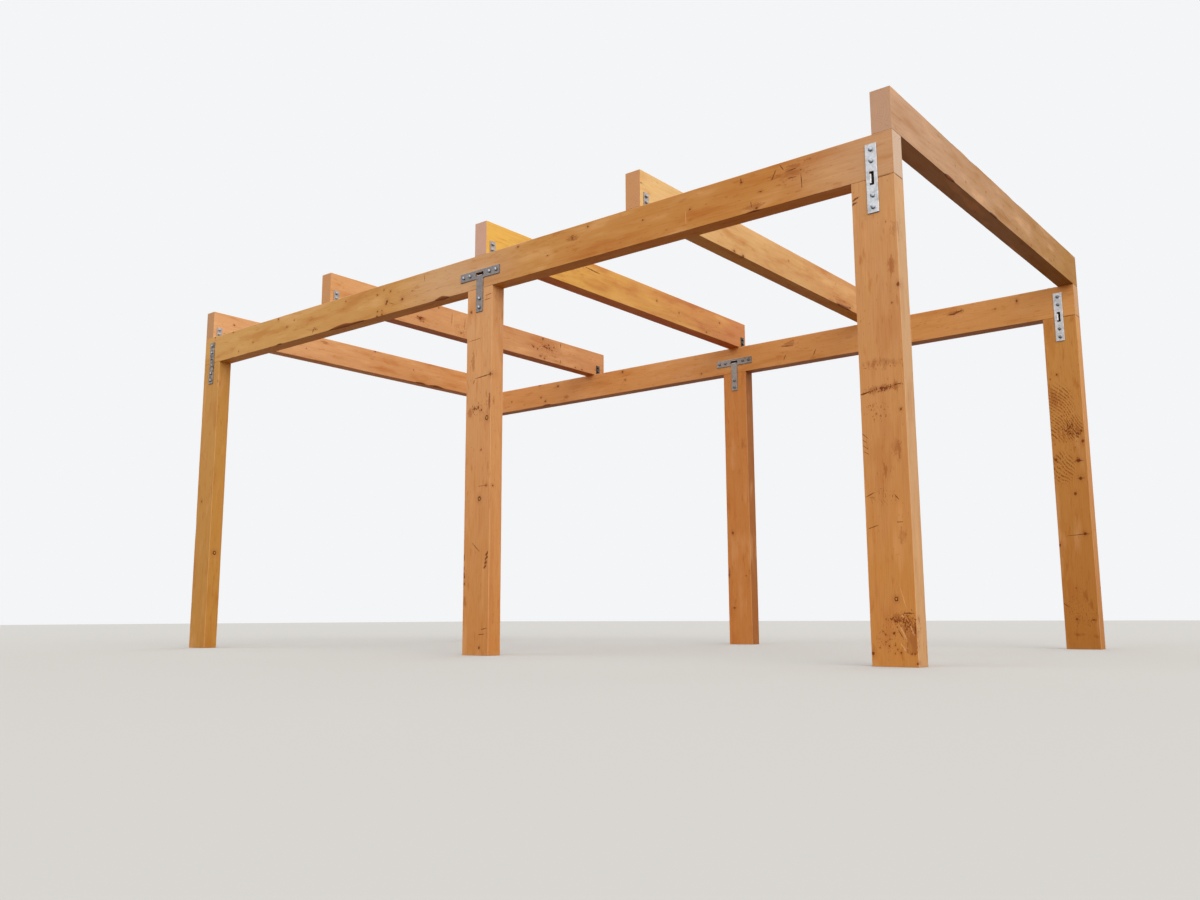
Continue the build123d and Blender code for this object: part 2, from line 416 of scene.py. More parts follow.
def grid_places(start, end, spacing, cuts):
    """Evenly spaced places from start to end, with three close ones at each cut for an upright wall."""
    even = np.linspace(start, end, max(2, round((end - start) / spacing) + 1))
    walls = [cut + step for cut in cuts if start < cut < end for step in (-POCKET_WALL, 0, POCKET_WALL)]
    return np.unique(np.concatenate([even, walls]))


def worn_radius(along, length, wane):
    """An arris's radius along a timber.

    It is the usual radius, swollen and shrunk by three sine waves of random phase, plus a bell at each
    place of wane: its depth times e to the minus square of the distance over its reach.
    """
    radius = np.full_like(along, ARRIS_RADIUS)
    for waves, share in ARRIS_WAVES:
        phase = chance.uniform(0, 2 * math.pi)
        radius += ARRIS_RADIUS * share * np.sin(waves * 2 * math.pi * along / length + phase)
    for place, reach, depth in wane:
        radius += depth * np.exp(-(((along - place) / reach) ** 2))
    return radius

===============

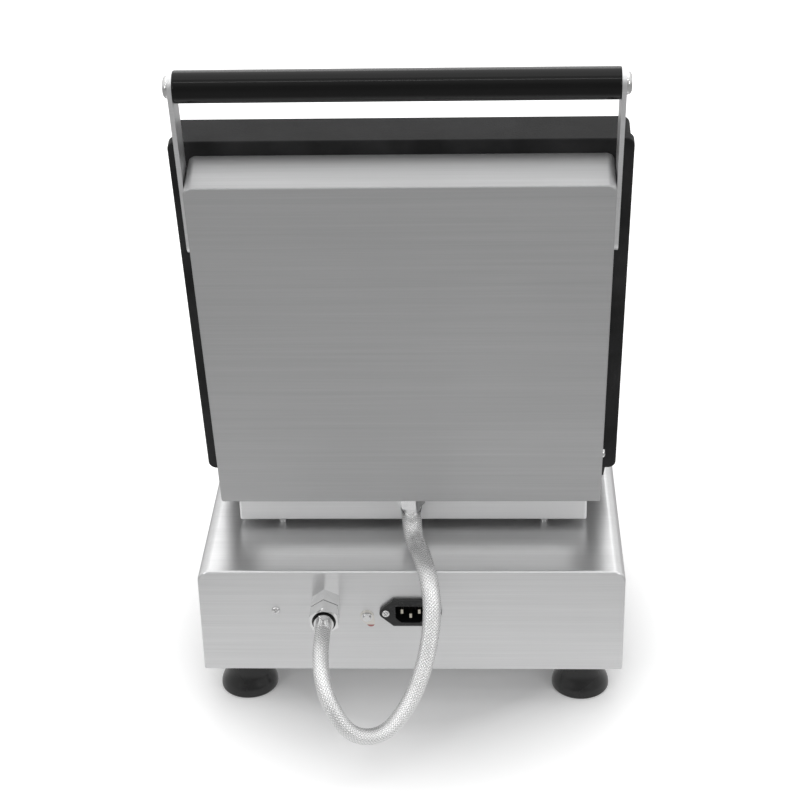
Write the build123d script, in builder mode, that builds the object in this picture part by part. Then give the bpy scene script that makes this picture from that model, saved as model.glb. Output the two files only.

===============

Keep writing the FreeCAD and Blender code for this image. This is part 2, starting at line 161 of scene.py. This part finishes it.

===============

• [Exercise requirements]:
Would you quote everything above from the line containing "Continue the build123d" down to the line containing "along a timber."? Include both of those lines and nothing else.

• [Full answer]:
Continue the build123d and Blender code for this object: part 2, from line 416 of scene.py. More parts follow.
def grid_places(start, end, spacing, cuts):
    """Evenly spaced places from start to end, with three close ones at each cut for an upright wall."""
    even = np.linspace(start, end, max(2, round((end - start) / spacing) + 1))
    walls = [cut + step for cut in cuts if start < cut < end for step in (-POCKET_WALL, 0, POCKET_WALL)]
    return np.unique(np.concatenate([even, walls]))


def worn_radius(along, length, wane):
    """An arris's radius along a timber.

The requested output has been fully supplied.